Entries with model source code:
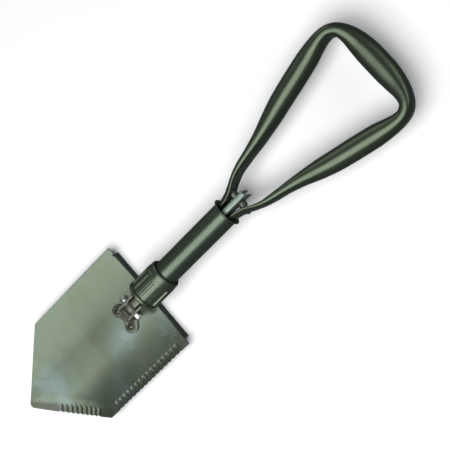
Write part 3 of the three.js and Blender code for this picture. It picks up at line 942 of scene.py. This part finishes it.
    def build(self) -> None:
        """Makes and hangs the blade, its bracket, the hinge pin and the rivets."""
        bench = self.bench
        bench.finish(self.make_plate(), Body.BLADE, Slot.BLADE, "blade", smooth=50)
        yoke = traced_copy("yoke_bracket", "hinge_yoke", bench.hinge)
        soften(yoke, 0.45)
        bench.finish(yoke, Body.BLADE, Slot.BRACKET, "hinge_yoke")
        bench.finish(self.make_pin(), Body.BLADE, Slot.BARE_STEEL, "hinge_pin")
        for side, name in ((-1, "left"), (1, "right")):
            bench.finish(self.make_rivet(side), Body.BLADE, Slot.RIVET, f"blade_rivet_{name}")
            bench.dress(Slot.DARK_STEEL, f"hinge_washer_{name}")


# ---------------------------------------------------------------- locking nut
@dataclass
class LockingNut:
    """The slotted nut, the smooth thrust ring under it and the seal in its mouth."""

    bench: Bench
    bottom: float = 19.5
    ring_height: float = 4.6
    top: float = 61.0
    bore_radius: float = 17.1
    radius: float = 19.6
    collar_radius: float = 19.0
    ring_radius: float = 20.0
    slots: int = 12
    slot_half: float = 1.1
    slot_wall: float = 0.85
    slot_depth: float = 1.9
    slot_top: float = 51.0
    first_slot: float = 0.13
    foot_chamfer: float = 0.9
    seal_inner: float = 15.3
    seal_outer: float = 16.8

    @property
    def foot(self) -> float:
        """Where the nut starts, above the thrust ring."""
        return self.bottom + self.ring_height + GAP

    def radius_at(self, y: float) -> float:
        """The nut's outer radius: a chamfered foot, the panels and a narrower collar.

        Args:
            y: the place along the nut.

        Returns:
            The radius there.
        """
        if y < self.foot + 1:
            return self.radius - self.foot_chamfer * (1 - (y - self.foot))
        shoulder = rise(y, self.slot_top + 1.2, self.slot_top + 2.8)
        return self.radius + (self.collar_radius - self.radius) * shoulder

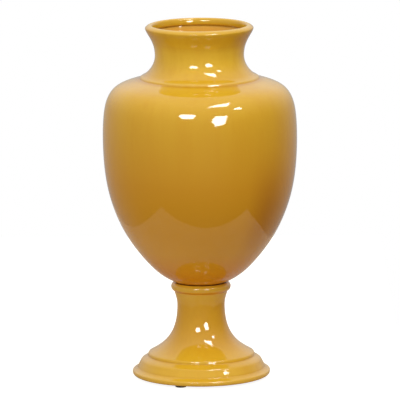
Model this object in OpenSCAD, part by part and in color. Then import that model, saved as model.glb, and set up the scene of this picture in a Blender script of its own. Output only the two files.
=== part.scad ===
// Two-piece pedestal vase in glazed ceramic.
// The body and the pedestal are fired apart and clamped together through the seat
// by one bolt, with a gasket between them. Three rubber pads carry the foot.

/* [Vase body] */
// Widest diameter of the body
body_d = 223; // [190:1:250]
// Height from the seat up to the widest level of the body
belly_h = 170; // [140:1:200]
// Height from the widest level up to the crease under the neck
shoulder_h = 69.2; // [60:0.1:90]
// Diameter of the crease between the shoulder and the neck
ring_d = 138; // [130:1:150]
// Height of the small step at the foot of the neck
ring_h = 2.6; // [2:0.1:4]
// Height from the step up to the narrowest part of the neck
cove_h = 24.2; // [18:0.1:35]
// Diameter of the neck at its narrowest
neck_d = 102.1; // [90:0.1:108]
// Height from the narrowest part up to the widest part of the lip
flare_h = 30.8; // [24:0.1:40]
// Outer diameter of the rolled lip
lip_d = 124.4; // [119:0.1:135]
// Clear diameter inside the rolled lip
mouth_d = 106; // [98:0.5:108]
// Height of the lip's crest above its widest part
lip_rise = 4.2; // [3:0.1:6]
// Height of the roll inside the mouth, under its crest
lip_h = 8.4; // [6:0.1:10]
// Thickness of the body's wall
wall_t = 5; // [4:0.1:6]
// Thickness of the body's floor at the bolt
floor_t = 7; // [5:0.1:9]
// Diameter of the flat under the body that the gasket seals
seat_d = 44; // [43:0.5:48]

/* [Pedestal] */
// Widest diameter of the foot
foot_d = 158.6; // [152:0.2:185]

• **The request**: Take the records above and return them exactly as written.

• **Solution for this task**:
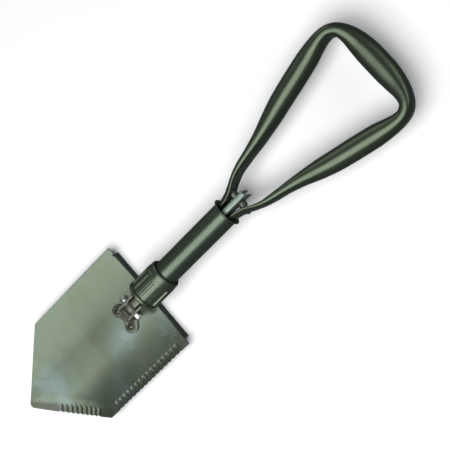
Write part 3 of the three.js and Blender code for this picture. It picks up at line 942 of scene.py. This part finishes it.
    def build(self) -> None:
        """Makes and hangs the blade, its bracket, the hinge pin and the rivets."""
        bench = self.bench
        bench.finish(self.make_plate(), Body.BLADE, Slot.BLADE, "blade", smooth=50)
        yoke = traced_copy("yoke_bracket", "hinge_yoke", bench.hinge)
        soften(yoke, 0.45)
        bench.finish(yoke, Body.BLADE, Slot.BRACKET, "hinge_yoke")
        bench.finish(self.make_pin(), Body.BLADE, Slot.BARE_STEEL, "hinge_pin")
        for side, name in ((-1, "left"), (1, "right")):
            bench.finish(self.make_rivet(side), Body.BLADE, Slot.RIVET, f"blade_rivet_{name}")
            bench.dress(Slot.DARK_STEEL, f"hinge_washer_{name}")


# ---------------------------------------------------------------- locking nut
@dataclass
class LockingNut:
    """The slotted nut, the smooth thrust ring under it and the seal in its mouth."""

    bench: Bench
    bottom: float = 19.5
    ring_height: float = 4.6
    top: float = 61.0
    bore_radius: float = 17.1
    radius: float = 19.6
    collar_radius: float = 19.0
    ring_radius: float = 20.0
    slots: int = 12
    slot_half: float = 1.1
    slot_wall: float = 0.85
    slot_depth: float = 1.9
    slot_top: float = 51.0
    first_slot: float = 0.13
    foot_chamfer: float = 0.9
    seal_inner: float = 15.3
    seal_outer: float = 16.8

    @property
    def foot(self) -> float:
        """Where the nut starts, above the thrust ring."""
        return self.bottom + self.ring_height + GAP

    def radius_at(self, y: float) -> float:
        """The nut's outer radius: a chamfered foot, the panels and a narrower collar.

        Args:
            y: the place along the nut.

        Returns:
            The radius there.
        """
        if y < self.foot + 1:
            return self.radius - self.foot_chamfer * (1 - (y - self.foot))
        shoulder = rise(y, self.slot_top + 1.2, self.slot_top + 2.8)
        return self.radius + (self.collar_radius - self.radius) * shoulder

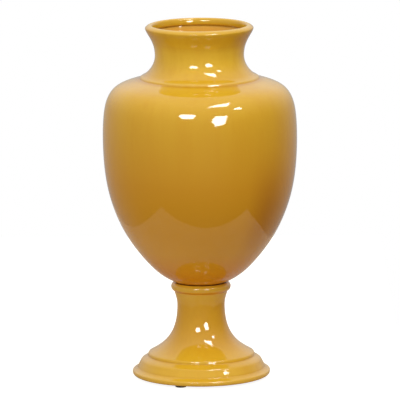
Model this object in OpenSCAD, part by part and in color. Then import that model, saved as model.glb, and set up the scene of this picture in a Blender script of its own. Output only the two files.
=== part.scad ===
// Two-piece pedestal vase in glazed ceramic.
// The body and the pedestal are fired apart and clamped together through the seat
// by one bolt, with a gasket between them. Three rubber pads carry the foot.

/* [Vase body] */
// Widest diameter of the body
body_d = 223; // [190:1:250]
// Height from the seat up to the widest level of the body
belly_h = 170; // [140:1:200]
// Height from the widest level up to the crease under the neck
shoulder_h = 69.2; // [60:0.1:90]
// Diameter of the crease between the shoulder and the neck
ring_d = 138; // [130:1:150]
// Height of the small step at the foot of the neck
ring_h = 2.6; // [2:0.1:4]
// Height from the step up to the narrowest part of the neck
cove_h = 24.2; // [18:0.1:35]
// Diameter of the neck at its narrowest
neck_d = 102.1; // [90:0.1:108]
// Height from the narrowest part up to the widest part of the lip
flare_h = 30.8; // [24:0.1:40]
// Outer diameter of the rolled lip
lip_d = 124.4; // [119:0.1:135]
// Clear diameter inside the rolled lip
mouth_d = 106; // [98:0.5:108]
// Height of the lip's crest above its widest part
lip_rise = 4.2; // [3:0.1:6]
// Height of the roll inside the mouth, under its crest
lip_h = 8.4; // [6:0.1:10]
// Thickness of the body's wall
wall_t = 5; // [4:0.1:6]
// Thickness of the body's floor at the bolt
floor_t = 7; // [5:0.1:9]
// Diameter of the flat under the body that the gasket seals
seat_d = 44; // [43:0.5:48]

/* [Pedestal] */
// Widest diameter of the foot
foot_d = 158.6; // [152:0.2:185]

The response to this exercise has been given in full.